Compared with quadruped robots driven by torque motors, the throttle loss, relief loss, pressure loss, and other issues make hydraulically driven quadruped robots more unsatisfactory in terms of energy efficiency. Although many hydraulic servo systems have excellent energy-saving performance, complex structures, lack of high dynamic performance, and strict requirements of matching load characteristics make them difficult to apply to legged robots field.¹⁶ So up to now, the valve-controlled system with relatively lower energy efficiency¹⁷ is still widely used in hydraulically driven robot design. Not only can the system exhibit high stability but also can improve the dynamic response of the robot. Although with high-performance hydraulic components that the energy efficiency of the system can improve effectively,¹⁸ this, however, comes at the expense of increased design cost.

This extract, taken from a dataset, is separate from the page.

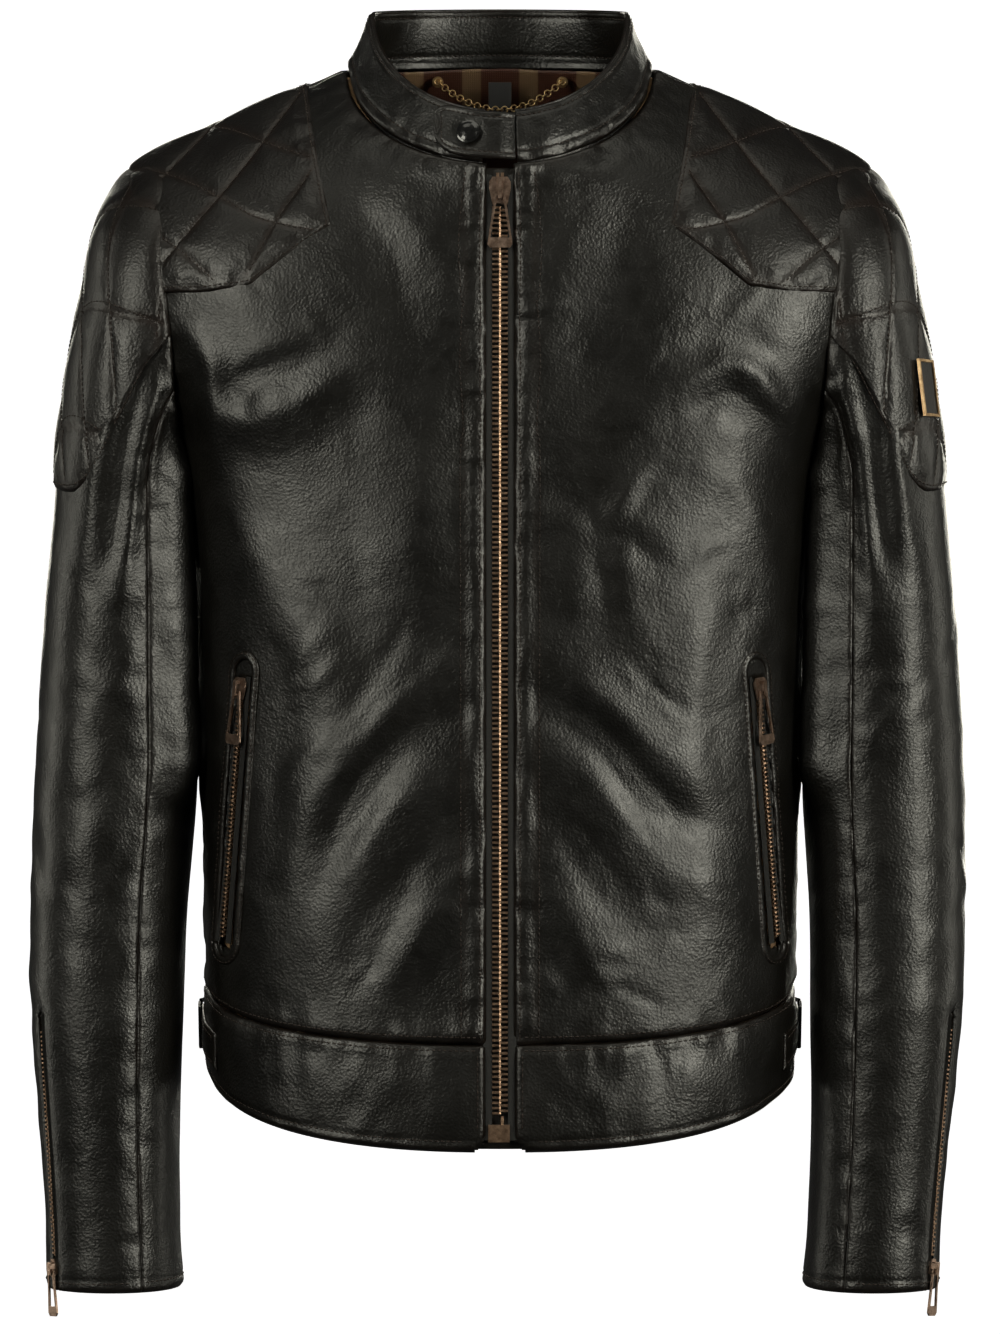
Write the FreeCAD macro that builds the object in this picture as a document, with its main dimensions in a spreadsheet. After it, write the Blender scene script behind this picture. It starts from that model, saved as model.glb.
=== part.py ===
"""Leather riding jacket with a band collar, quilted shoulders and metal zips, as a parametric FreeCAD document.

Frame: +X is the wearer's left, the front faces -Y, +Z is up, in millimetres. The origin is the hanger seat, the
point on the centre plane at the height of the two neck points, where the stem of a coat hanger comes out.
The leather follows two families of rings: level rings round the torso, and rings round each sleeve from the
armhole to the cuff. Every soft piece is a sheet of constant thickness laid at an offset from those surfaces.
Each zip has a frame of its own: x across the chain, y out of the garment, z along the chain to its closed end.
"""

import FreeCAD, Part
import Sketcher
import math
import os

from FreeCAD import Placement, Rotation, Vector

PARTS = "parts"
X_AXIS = Vector(1, 0, 0)
Y_AXIS = Vector(0, 1, 0)
Z_AXIS = Vector(0, 0, 1)
# Name of each side and the sign of its x.
SIDES = {"right": -1, "left": 1}

# ---------------------------------------------------------------- driving dimensions
DIMENSIONS = {
    "leather": 1.6,
    "lining": 0.7,
    "layer_gap": 0.8,
    "lining_depth": 4.7,
    "sleeve_lining_depth": 3.4,
    "seam_gap": 0.6,
    "patch_thick": 2.6,
    "front_edge": 8.0,
    "waist_level": 1.0,
    "facing_width": 46.0,
    # armhole: an ellipse in the side view
    "armhole_z": -147.0,
    "armhole_high": 93.0,
    "armhole_deep": 67.0,
    "armhole_gap": 1.2,
    "sleeve_lean": 4.2,
    # quilted yoke patch
    "yoke_neck_x": 115.0,
    "yoke_corner_x": 94.0,
    "yoke_armhole_x": 224.0,
    "yoke_clearance": 3.5,
    # collar
    "collar_gap_angle": 5.0,
    "collar_thick": 1.6,
    "tab_reach": 38.0,
    "tab_hinge_x": 9.0,
    "tab_thick": 2.2,
    # main zip
    "main_length": 560.0,
    "main_pitch": 3.0,
    "main_tooth": 9.0,
    "main_tape": 5.4,
    # pocket zips
    "pocket_length": 158.0,
    "pocket_pitch": 2.6,
    "pocket_tooth": 5.2,
    "pocket_tape": 4.6,
    "pocket_slot": 15.0,
    # cuff zips
    "cuff_length": 150.0,
    "cuff_pitch": 2.6,
    "cuff_tooth": 3.6,
    "cuff_tape": 2.0,
    "cuff_slot": 8.0,
    "cuff_angle": 34.0,
    "tooth_thick": 2.4,
    "tape_thick": 0.6,
    "tape_depth": 2.5,
    "pocket_depth": 0.6,
    # sliders and their pulls
    "main_slider_wide": 12.6,
    "main_slider_long": 15.5,
    "main_pull_long": 31.0,
    "main_pull_foot": 14.6,
    "pocket_slider_wide": 11.0,
    "pocket_slider_long": 12.5,
    "pocket_pull_long": 31.0,
    "pocket_pull_foot": 13.4,
    "cuff_slider_wide": 7.4,
    "cuff_slider_long": 10.5,
    "cuff_pull_long": 27.0,
    "cuff_pull_foot": 9.5,
    "slider_plate": 1.1,
    "slider_gap": 3.1,
    "bridge_wide": 2.2,
    "bridge_rise": 2.6,
    "bridge_bar": 1.0,
    "pull_thick": 1.2,
    "pull_arm": 1.3,
    "pull_bar": 3.4,
    # snap
    "snap_radius": 7.0,
    "snap_high": 3.0,
    # badge on the left sleeve
    "badge_wide": 19.0,
    "badge_high": 34.0,
    "badge_thick": 1.8,
    "badge_rim": 1.6,
    # waist straps
    "strap_gap": 0.9,
    "strap_thick": 2.4,
    "keeper_thick": 1.4,
    "buckle_high": 30.0,
    "buckle_long": 15.0,
    "buckle_bar": 2.2,
    "buckle_thick": 1.8,
    # hang chain
    "chain_half": 38.0,
    "chain_y": 50.0,
    "chain_z": 2.0,
    "chain_drop": 17.0,
    "link_radius": 1.9,
    "link_wire": 0.42,
}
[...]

In this work, for traditional foot trajectories with symmetrical property that are commonly used in quadruped robot, a foot trajectory with lower energy consumption characterized by using segmented cubic spline interpolation curve in the swing phase is studied. The time t_f of the foot which is measured from the ground to the highest point is always introduced into the foot trajectory equations by the way of the piecewise programming in the swing phase to change the time ratio between the piston extension and retraction. Then, on the basis of the energy consumption model of the hydraulic actuator, the complete energy consumption equation of the hydraulic actuated quadruped robot SCalf-II is obtained, and the sensitive parameters that have a great influence on the energy consumption are determined. Finally, the energy consumption of SCalf-II using the common foot trajectory is calculated. The influence of the gait cycle and the time of leg lifting in the swing phase on energy consumption is determined, which provides principle for the selection of controlled parameters for robot locomotion. In summary, contributions about this article are listed as follows:

In view of the fact that most of the current foot trajectory generation methods with low energy consumption may easily make the robot to lose the adaptation to the environment or trajectory smoothing, a highly energy-efficiency foot trajectory characterized by using segmented cubic spline interpolation curve in the swing phase is proposed, which is implemented by using controlling parameters t_f to change the duration of leg raising and falling in one gait cycle, and then realized the directly control to the time ratio between the piston extension and retraction.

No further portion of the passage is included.